**TASK OBJECTIVE:** Look through the lines below and extract each one that contains "code".

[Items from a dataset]
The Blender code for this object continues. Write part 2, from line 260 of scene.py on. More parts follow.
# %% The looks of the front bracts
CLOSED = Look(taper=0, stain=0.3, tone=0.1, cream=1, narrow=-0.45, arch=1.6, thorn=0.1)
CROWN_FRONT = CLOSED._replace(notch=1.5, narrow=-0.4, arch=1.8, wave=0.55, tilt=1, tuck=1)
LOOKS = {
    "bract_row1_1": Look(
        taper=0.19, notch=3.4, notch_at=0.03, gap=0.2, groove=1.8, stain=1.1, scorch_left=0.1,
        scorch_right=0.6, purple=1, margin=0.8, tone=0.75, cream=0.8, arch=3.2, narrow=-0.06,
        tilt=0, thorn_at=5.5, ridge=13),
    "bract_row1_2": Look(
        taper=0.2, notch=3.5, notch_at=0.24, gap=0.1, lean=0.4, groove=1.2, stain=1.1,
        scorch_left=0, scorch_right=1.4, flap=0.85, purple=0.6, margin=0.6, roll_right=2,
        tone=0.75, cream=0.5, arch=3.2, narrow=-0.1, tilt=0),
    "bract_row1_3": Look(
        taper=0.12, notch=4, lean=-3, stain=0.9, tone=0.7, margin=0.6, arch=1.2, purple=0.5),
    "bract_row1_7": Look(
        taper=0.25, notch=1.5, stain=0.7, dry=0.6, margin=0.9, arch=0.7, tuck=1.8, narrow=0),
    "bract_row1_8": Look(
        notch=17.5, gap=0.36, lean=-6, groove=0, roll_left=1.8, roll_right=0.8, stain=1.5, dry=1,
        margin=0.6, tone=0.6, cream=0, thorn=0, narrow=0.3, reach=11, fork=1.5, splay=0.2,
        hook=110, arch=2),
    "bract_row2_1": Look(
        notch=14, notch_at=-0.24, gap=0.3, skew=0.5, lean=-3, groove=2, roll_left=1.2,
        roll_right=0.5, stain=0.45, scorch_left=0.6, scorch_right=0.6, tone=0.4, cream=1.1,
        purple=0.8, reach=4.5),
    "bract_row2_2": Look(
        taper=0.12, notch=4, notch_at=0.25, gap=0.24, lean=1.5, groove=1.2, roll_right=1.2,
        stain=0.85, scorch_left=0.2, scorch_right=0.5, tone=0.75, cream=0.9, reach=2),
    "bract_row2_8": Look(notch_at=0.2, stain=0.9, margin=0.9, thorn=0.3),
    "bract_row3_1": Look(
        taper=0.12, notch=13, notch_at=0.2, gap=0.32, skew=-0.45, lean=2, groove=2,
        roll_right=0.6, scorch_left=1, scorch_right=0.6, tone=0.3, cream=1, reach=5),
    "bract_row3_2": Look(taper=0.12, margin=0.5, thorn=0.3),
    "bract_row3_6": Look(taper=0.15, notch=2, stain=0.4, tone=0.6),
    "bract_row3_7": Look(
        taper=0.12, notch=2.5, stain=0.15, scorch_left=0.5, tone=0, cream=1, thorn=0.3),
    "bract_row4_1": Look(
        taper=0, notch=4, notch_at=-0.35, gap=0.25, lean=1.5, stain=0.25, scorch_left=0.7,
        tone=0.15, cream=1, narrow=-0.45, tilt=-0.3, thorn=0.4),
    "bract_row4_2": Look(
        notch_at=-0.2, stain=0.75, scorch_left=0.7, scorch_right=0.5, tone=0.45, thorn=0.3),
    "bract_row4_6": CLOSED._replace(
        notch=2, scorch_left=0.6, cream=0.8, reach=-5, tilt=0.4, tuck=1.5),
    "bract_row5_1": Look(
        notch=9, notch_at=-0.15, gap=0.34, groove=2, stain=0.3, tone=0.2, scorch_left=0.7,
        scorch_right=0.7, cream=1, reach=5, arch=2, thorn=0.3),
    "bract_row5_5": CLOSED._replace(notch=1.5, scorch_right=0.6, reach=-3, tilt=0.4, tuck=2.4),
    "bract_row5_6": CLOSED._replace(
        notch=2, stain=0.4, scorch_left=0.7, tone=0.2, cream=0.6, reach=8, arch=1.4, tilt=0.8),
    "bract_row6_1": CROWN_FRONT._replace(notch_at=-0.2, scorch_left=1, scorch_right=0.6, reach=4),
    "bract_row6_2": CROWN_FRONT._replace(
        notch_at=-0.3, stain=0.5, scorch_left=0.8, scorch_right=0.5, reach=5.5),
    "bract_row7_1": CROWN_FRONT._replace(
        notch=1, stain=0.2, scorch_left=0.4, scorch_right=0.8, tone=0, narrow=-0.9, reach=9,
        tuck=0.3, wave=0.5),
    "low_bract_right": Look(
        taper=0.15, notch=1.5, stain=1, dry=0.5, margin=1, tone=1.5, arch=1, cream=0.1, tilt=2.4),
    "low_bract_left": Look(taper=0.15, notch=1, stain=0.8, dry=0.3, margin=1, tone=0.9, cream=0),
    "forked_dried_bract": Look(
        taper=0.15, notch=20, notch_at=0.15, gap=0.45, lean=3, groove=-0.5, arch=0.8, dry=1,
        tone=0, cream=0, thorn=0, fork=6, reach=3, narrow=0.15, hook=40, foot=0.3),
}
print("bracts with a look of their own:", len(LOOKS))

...

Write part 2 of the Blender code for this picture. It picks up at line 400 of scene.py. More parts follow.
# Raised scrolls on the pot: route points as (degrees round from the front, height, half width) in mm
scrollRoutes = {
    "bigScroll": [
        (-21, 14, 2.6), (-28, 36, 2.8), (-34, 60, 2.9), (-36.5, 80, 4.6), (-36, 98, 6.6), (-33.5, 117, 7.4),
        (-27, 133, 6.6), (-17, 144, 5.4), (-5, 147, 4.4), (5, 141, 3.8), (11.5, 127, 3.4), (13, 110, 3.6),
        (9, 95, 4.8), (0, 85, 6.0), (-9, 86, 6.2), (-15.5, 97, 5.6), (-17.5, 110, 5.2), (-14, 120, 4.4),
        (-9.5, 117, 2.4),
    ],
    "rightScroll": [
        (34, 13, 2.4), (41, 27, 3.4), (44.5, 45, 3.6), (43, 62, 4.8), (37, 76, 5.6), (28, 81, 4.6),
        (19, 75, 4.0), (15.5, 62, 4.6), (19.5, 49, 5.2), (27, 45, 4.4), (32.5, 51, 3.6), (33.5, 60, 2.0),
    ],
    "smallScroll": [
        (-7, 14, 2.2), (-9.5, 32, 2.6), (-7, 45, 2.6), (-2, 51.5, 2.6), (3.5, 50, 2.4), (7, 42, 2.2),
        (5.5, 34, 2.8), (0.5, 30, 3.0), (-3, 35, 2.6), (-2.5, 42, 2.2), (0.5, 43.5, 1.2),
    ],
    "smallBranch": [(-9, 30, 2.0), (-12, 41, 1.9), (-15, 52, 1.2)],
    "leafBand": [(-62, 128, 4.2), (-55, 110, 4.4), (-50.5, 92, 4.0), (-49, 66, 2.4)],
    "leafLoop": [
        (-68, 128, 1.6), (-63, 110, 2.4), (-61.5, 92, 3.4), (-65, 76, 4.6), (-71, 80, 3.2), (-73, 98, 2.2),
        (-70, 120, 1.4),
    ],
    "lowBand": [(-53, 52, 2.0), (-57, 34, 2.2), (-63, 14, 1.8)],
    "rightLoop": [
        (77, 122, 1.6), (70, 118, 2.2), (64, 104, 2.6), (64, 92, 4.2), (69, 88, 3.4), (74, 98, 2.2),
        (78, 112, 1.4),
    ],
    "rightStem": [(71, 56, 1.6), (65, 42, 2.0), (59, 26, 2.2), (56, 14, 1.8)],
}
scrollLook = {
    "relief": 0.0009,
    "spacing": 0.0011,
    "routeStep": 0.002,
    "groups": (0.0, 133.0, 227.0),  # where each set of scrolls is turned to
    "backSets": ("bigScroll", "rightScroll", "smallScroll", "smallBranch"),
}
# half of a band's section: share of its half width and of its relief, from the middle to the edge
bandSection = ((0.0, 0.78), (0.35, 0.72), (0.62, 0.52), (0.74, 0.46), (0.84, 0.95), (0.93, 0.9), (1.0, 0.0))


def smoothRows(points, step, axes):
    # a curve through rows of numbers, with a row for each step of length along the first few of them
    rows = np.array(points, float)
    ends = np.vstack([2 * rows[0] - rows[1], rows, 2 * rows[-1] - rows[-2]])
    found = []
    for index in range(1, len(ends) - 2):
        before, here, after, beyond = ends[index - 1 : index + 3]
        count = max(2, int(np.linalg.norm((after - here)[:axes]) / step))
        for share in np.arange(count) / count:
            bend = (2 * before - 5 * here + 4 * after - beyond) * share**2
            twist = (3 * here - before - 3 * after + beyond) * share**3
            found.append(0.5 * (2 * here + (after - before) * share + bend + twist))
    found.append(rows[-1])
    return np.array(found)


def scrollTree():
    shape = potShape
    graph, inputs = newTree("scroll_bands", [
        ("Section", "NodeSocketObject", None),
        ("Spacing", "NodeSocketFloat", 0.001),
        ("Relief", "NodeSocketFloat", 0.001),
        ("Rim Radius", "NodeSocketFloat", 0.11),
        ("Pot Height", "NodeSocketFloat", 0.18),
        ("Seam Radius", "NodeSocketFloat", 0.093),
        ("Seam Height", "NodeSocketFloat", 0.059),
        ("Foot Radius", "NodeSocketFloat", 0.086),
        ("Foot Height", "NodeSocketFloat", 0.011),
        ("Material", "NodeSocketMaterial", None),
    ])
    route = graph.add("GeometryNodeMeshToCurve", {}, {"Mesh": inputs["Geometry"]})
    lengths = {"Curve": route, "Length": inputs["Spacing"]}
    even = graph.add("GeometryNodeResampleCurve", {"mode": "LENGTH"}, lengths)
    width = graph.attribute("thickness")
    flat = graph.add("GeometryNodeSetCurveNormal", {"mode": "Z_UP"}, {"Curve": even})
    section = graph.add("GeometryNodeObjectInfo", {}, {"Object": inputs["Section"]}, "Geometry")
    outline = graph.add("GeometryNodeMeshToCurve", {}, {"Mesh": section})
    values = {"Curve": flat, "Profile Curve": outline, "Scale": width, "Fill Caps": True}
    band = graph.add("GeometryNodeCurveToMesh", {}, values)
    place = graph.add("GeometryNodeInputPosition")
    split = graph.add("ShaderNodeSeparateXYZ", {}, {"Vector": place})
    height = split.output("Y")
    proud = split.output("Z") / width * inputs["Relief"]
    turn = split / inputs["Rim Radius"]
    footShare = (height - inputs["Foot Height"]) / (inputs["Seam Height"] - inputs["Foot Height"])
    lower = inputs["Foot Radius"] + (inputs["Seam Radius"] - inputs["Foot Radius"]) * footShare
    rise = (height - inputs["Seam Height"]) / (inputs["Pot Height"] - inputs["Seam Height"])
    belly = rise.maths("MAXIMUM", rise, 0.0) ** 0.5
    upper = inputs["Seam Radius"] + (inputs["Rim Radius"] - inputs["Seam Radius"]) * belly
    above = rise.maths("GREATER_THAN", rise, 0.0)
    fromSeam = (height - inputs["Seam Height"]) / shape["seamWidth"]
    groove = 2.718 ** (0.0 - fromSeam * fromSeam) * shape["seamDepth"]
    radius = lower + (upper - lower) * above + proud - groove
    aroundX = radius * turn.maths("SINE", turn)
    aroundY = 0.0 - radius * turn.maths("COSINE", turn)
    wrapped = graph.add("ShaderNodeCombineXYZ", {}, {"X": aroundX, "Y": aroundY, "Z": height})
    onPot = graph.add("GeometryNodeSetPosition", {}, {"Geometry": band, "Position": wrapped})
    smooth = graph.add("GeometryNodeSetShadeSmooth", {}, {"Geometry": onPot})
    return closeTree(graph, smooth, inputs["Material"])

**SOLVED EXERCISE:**
The Blender code for this object continues. Write part 2, from line 260 of scene.py on. More parts follow.
Write part 2 of the Blender code for this picture. It picks up at line 400 of scene.py. More parts follow.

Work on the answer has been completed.